Discussion:
Bug#764225: slapd: fails to flush the cache if the system is shut down
Wolfgang Schweer
2014-10-06 13:47:53 UTC
Permalink
Source: slapd
Version: 2.4.39-1.1+b1
Severity: important
User: debian-***@lists.debian.org
Usertags: debian-edu

Hi,

while testing Debian Edu in jessie, I noticed that recently made LDAP
entries got lost if the system was rebootet or powered off.

Stopping and starting slapd before reboot kept the entries.

Maybe slapd should sort of inform other processes?

Feel free to reassign the bug to another package if it's not slapd's
fault.

Regards and thanks ahead,
Wolfgang
Wolfgang Schweer
2014-10-07 08:09:46 UTC
Permalink
This issue is a fatal problem for Debian Edu.
I guess the reason are missing systemd service files for the shutdown,
poweroff and reboot targets. So maybe slapd should ship those files
(like other packages do).

Wolfgang
Wolfgang Schweer
2014-10-07 22:14:24 UTC
Permalink
Do you have olcDbNoSync (or some equivalent setting in the bdb config
if you use that) set to true? If olcDbNoSync is set, then it could
result in dataloss, else the commited data should remain intact.
What backend do you use?
bdb, and yes: dbnosync is set
I haven't been able to reproduce this, with BDB/HDB/MDB backends and
olcDbNoSync: TRUE. I'm running 'ldapadd -f mods.ldif && reboot' and
mods.ldif contains 10000 small entries.

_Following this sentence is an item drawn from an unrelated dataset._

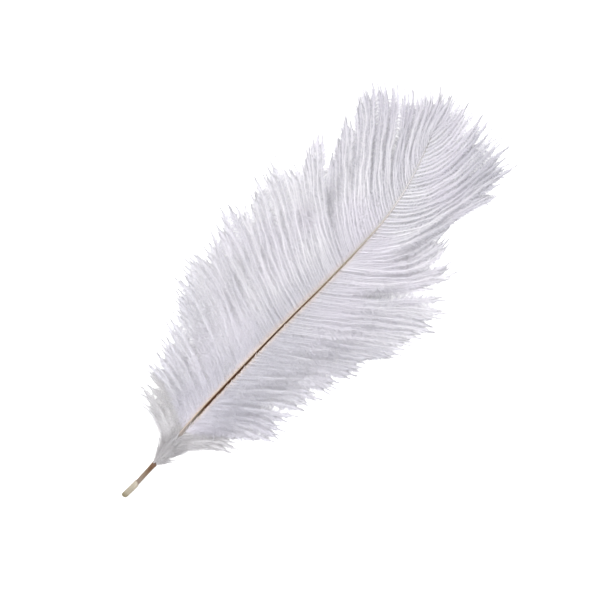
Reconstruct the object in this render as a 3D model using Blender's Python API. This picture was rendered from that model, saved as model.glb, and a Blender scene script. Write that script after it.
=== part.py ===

Can you provide any more details
about the steps I should follow to observe the data loss?
Debian Edu uses GOsa² to manage user accounts, systems and groups.
Adding a system via GOsa² to the (BDB) LDAP database succeeds, using
ldapvi one can see the entries in LDAP. Rebooting the system just
afterwards results in loss of the added data. Same happens if a user
password is set via GOsa². The user password isn't valid after a server
reboot.

Stopping slapd manually before the reboot doesn't result in data loss.
BTW: As far as I can tell slapd is stopped properly on shutdown; after
rebooting I don't see any log messages about having to recover an unclean
database, or similar.
Same here with systemd.
Does Debian Edu usually set olcDbNoSync?
As far as I know: yes, since some time slapd.conf contains 'dbnosync'.
s/dbnosync/#dbnosync/ avoids the described data loss.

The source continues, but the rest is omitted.